*Data segment*
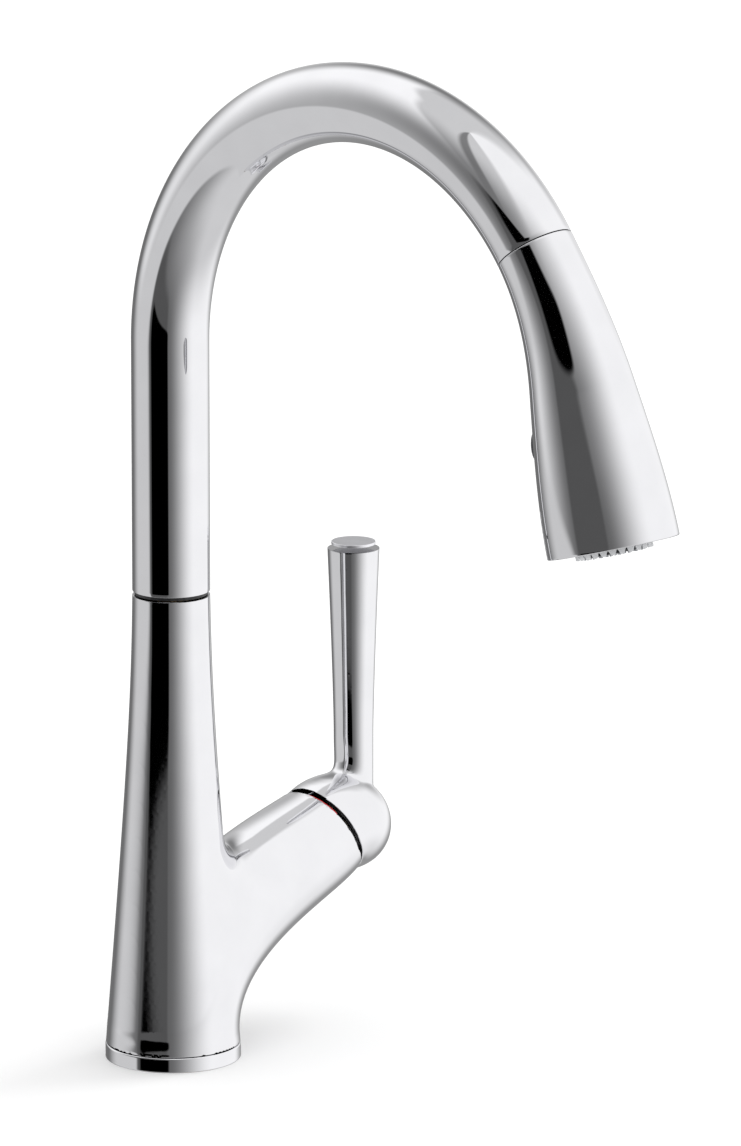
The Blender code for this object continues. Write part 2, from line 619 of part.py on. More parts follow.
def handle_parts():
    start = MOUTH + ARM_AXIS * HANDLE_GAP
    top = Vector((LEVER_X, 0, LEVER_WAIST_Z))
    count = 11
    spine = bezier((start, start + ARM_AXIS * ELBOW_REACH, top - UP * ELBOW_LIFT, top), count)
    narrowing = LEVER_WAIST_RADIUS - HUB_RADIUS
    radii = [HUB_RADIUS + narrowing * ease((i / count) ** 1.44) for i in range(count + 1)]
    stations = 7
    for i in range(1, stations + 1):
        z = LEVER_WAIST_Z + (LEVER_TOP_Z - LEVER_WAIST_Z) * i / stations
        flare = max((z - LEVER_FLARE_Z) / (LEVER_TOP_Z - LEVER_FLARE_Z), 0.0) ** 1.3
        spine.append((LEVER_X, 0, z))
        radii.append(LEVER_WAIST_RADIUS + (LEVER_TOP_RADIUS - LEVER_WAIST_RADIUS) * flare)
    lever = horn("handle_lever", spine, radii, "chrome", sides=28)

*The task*
Write out the data again, exactly and in full.

*Exercise response*
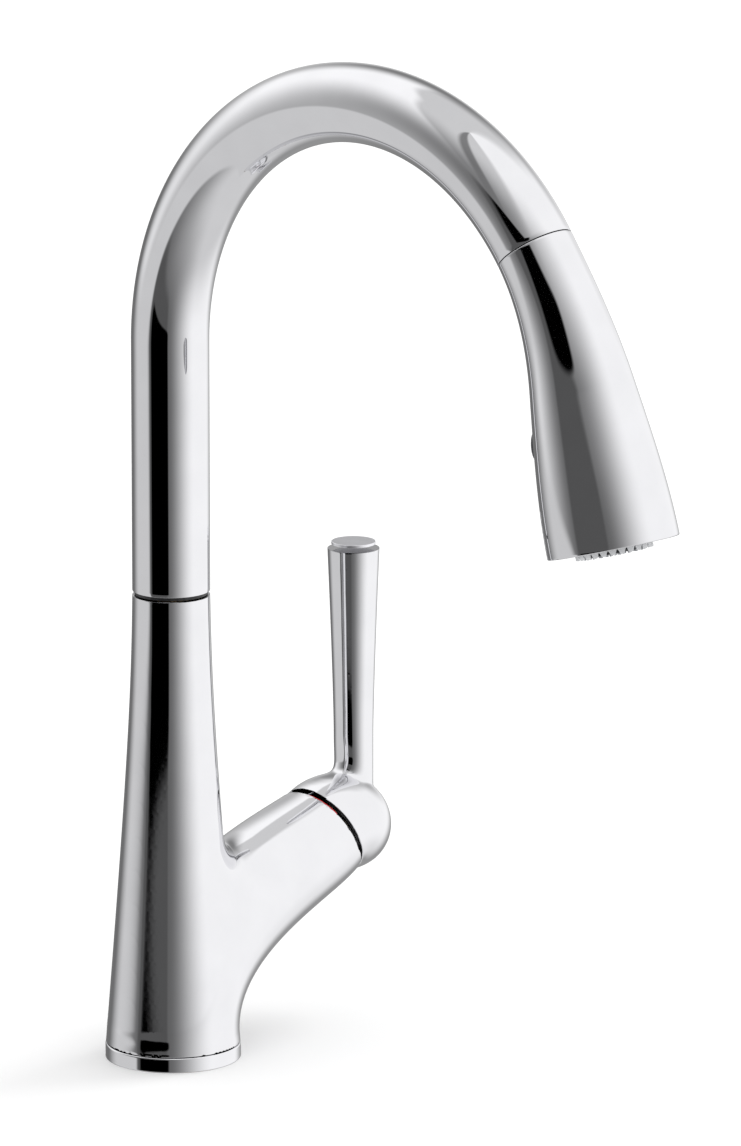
The Blender code for this object continues. Write part 2, from line 619 of part.py on. More parts follow.
def handle_parts():
    start = MOUTH + ARM_AXIS * HANDLE_GAP
    top = Vector((LEVER_X, 0, LEVER_WAIST_Z))
    count = 11
    spine = bezier((start, start + ARM_AXIS * ELBOW_REACH, top - UP * ELBOW_LIFT, top), count)
    narrowing = LEVER_WAIST_RADIUS - HUB_RADIUS
    radii = [HUB_RADIUS + narrowing * ease((i / count) ** 1.44) for i in range(count + 1)]
    stations = 7
    for i in range(1, stations + 1):
        z = LEVER_WAIST_Z + (LEVER_TOP_Z - LEVER_WAIST_Z) * i / stations
        flare = max((z - LEVER_FLARE_Z) / (LEVER_TOP_Z - LEVER_FLARE_Z), 0.0) ** 1.3
        spine.append((LEVER_X, 0, z))
        radii.append(LEVER_WAIST_RADIUS + (LEVER_TOP_RADIUS - LEVER_WAIST_RADIUS) * flare)
    lever = horn("handle_lever", spine, radii, "chrome", sides=28)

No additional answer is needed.